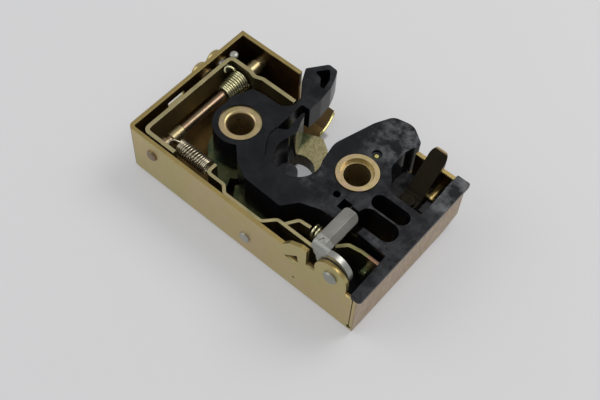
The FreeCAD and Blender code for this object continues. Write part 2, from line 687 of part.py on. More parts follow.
def make_claw():
    low = D.plate_level
    high = claw_top
    reach = float(D.claw_reach)
    notch_x = float(D.notch_x)
    notch_y = float(D.notch_y)
    notch = float(D.notch_radius)
    hook = slab([(0, 0, 0), (notch_x, notch_y, 0), (notch_x + notch * 0.98, notch_y + 1.6, 1.0),
                 (*polar(13.5, D.claw_tip), 1.2), (*polar(27.0, reach * 1.02), reach),
                 (*polar(40.0, reach), 2.4), (*polar(50.5, reach * 0.96), 2.2), (*polar(60.0, 22.0), 6.0),
                 (*polar(84.0, D.claw_disc), 4.0)], low, high)
    prong = slab([(0, 0, 0), (*polar(-47.0, D.claw_root), 3.0), (*polar(-23.0, D.prong_reach), 3.2),
                  (*polar(-8.5, D.prong_reach), 2.6), (notch_x, notch_y - notch, 0.5),
                  (notch_x, notch_y, 0)], low, high)
    tooth = slab([(0, 0, 0), (*polar(-150.0, D.claw_disc), 6.0), (*polar(-112.0, D.claw_disc * 1.12), 8.0),
                  (*polar(tooth_angle - 14.0, float(D.claw_tooth) * 0.995), 5.0),
                  (*polar(tooth_angle, D.claw_tooth), 0.7)], low, high)
    claw = cylinder(0, 0, low, high, D.claw_disc).fuse([hook, prong, tooth])
    claw = claw.fuse(cylinder(0, 0, low, high, D.claw_root).common(
        slab([(0, 0, 0), (*polar(tooth_angle, 30), 0), (*polar(-40.0, 30), 0)], low, high)))
    claw = claw.cut(cylinder(notch_x, notch_y, low - 1, high + 1, notch))
    claw = claw.cut(cylinder(0, 0, low - 1, high + 1, D.bush_radius + D.running_gap))
    add_shape("claw_plate", claw)


def make_claw_pad():
    """Moulded buffer in the notch, bulging towards the striker, keyed over the plate's faces."""
    low = D.plate_level - D.pad_proud
    high = claw_top + D.pad_proud
    x = float(D.pad_center_x)
    y = float(D.pad_center_y)
    radius = float(D.pad_radius)
    bulge = cylinder(x, y, low, high, radius)
    bulge = bulge.fuse(slab([(x - 9.4, y - 4.2, 1.5), (x, y - radius, 0.5), (x, y + radius, 0.5),
                             (x - 2.4, y + radius - 0.3, 2.0), (x - 4.6, y + radius + 1.3, 1.0),
                             (x - 8.0, y + radius + 1.0, 1.5)], low, high))
    inside = bulge.common(cylinder(D.notch_x, D.notch_y, low, high, D.notch_radius))
    cover = bulge.common(block(x - 12, x - 1, -20, 40, low, high))
    skins = []
    for a, b in ((low, D.plate_level), (claw_top, high)):
        skins.append(cover.common(block(0, 40, -20, 40, a, b)))
    add_shape("claw_pad", inside.fuse(skins))


# Pawl: hub on its bush, an arm bent round the throat, and the nose that stops the claw

def make_pawl():
    low = D.plate_level
    high = pawl_top
    x = float(D.pawl_x)
    y = float(D.pawl_y)
    arm = slab([(*polar(nose_angle, D.nose_inner), 0.7), (*polar(nose_angle, D.nose_outer), 1.5),
                (17.0, -18.0, 4.0), (30.5, -16.2, 6.0), (x - 2.6, y - 17.0, 5.0), (x + 3.0, y, 0),
                (x - 10.0, y - 5.0, 0), (x - 11.3, y - 14.8, 4.0), (25.4, -11.5, 4.0),
                (13.5, -11.7, 3.0)], low, high)
    tail_x = float(D.tail_x)
    tail_y = float(D.tail_y)
    tail = slab([(x, y, 0), (x - 1.0, y - 10.0, 1.0), (tail_x, tail_y - float(D.tail_radius), 3.0),
                 (tail_x + float(D.tail_radius), tail_y, 3.0), (x + 10.0, y + 1.0, 1.0)], low, high)
    pawl = cylinder(x, y, low, high, D.pawl_hub).fuse([arm, tail])
    pawl = pawl.fuse(cylinder(tail_x, tail_y, low, high, D.tail_radius))
    pawl = pawl.cut(cylinder(x, y, low - 1, high + 1, D.bush_radius + D.running_gap))
    pawl = pawl.cut(cylinder(tail_x, tail_y, low - 1, high + 1, D.pawl_pin_radius + D.seat_gap))
    add_shape("pawl_plate", pawl)


def make_pawl_pin():
    """Stud on the pawl's tail, which the levers push."""
    make_headed_pin("pawl_pin", D.tail_x, D.tail_y, D.plate_level, pawl_top + 1.4, D.pawl_pin_radius,
                    D.pawl_pin_radius + 0.7, 1.3)


# Moulded guide: one skin with skirts, bosses round both bushes, the hollow nose and the throat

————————

Problem to solve: Give every line of the material again, exactly as it reads.

Answer for the task:
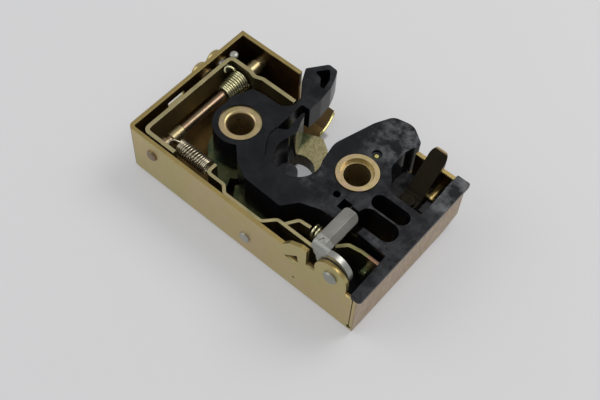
The FreeCAD and Blender code for this object continues. Write part 2, from line 687 of part.py on. More parts follow.
def make_claw():
    low = D.plate_level
    high = claw_top
    reach = float(D.claw_reach)
    notch_x = float(D.notch_x)
    notch_y = float(D.notch_y)
    notch = float(D.notch_radius)
    hook = slab([(0, 0, 0), (notch_x, notch_y, 0), (notch_x + notch * 0.98, notch_y + 1.6, 1.0),
                 (*polar(13.5, D.claw_tip), 1.2), (*polar(27.0, reach * 1.02), reach),
                 (*polar(40.0, reach), 2.4), (*polar(50.5, reach * 0.96), 2.2), (*polar(60.0, 22.0), 6.0),
                 (*polar(84.0, D.claw_disc), 4.0)], low, high)
    prong = slab([(0, 0, 0), (*polar(-47.0, D.claw_root), 3.0), (*polar(-23.0, D.prong_reach), 3.2),
                  (*polar(-8.5, D.prong_reach), 2.6), (notch_x, notch_y - notch, 0.5),
                  (notch_x, notch_y, 0)], low, high)
    tooth = slab([(0, 0, 0), (*polar(-150.0, D.claw_disc), 6.0), (*polar(-112.0, D.claw_disc * 1.12), 8.0),
                  (*polar(tooth_angle - 14.0, float(D.claw_tooth) * 0.995), 5.0),
                  (*polar(tooth_angle, D.claw_tooth), 0.7)], low, high)
    claw = cylinder(0, 0, low, high, D.claw_disc).fuse([hook, prong, tooth])
    claw = claw.fuse(cylinder(0, 0, low, high, D.claw_root).common(
        slab([(0, 0, 0), (*polar(tooth_angle, 30), 0), (*polar(-40.0, 30), 0)], low, high)))
    claw = claw.cut(cylinder(notch_x, notch_y, low - 1, high + 1, notch))
    claw = claw.cut(cylinder(0, 0, low - 1, high + 1, D.bush_radius + D.running_gap))
    add_shape("claw_plate", claw)


def make_claw_pad():
    """Moulded buffer in the notch, bulging towards the striker, keyed over the plate's faces."""
    low = D.plate_level - D.pad_proud
    high = claw_top + D.pad_proud
    x = float(D.pad_center_x)
    y = float(D.pad_center_y)
    radius = float(D.pad_radius)
    bulge = cylinder(x, y, low, high, radius)
    bulge = bulge.fuse(slab([(x - 9.4, y - 4.2, 1.5), (x, y - radius, 0.5), (x, y + radius, 0.5),
                             (x - 2.4, y + radius - 0.3, 2.0), (x - 4.6, y + radius + 1.3, 1.0),
                             (x - 8.0, y + radius + 1.0, 1.5)], low, high))
    inside = bulge.common(cylinder(D.notch_x, D.notch_y, low, high, D.notch_radius))
    cover = bulge.common(block(x - 12, x - 1, -20, 40, low, high))
    skins = []
    for a, b in ((low, D.plate_level), (claw_top, high)):
        skins.append(cover.common(block(0, 40, -20, 40, a, b)))
    add_shape("claw_pad", inside.fuse(skins))


# Pawl: hub on its bush, an arm bent round the throat, and the nose that stops the claw

def make_pawl():
    low = D.plate_level
    high = pawl_top
    x = float(D.pawl_x)
    y = float(D.pawl_y)
    arm = slab([(*polar(nose_angle, D.nose_inner), 0.7), (*polar(nose_angle, D.nose_outer), 1.5),
                (17.0, -18.0, 4.0), (30.5, -16.2, 6.0), (x - 2.6, y - 17.0, 5.0), (x + 3.0, y, 0),
                (x - 10.0, y - 5.0, 0), (x - 11.3, y - 14.8, 4.0), (25.4, -11.5, 4.0),
                (13.5, -11.7, 3.0)], low, high)
    tail_x = float(D.tail_x)
    tail_y = float(D.tail_y)
    tail = slab([(x, y, 0), (x - 1.0, y - 10.0, 1.0), (tail_x, tail_y - float(D.tail_radius), 3.0),
                 (tail_x + float(D.tail_radius), tail_y, 3.0), (x + 10.0, y + 1.0, 1.0)], low, high)
    pawl = cylinder(x, y, low, high, D.pawl_hub).fuse([arm, tail])
    pawl = pawl.fuse(cylinder(tail_x, tail_y, low, high, D.tail_radius))
    pawl = pawl.cut(cylinder(x, y, low - 1, high + 1, D.bush_radius + D.running_gap))
    pawl = pawl.cut(cylinder(tail_x, tail_y, low - 1, high + 1, D.pawl_pin_radius + D.seat_gap))
    add_shape("pawl_plate", pawl)


def make_pawl_pin():
    """Stud on the pawl's tail, which the levers push."""
    make_headed_pin("pawl_pin", D.tail_x, D.tail_y, D.plate_level, pawl_top + 1.4, D.pawl_pin_radius,
                    D.pawl_pin_radius + 0.7, 1.3)


# Moulded guide: one skin with skirts, bosses round both bushes, the hollow nose and the throat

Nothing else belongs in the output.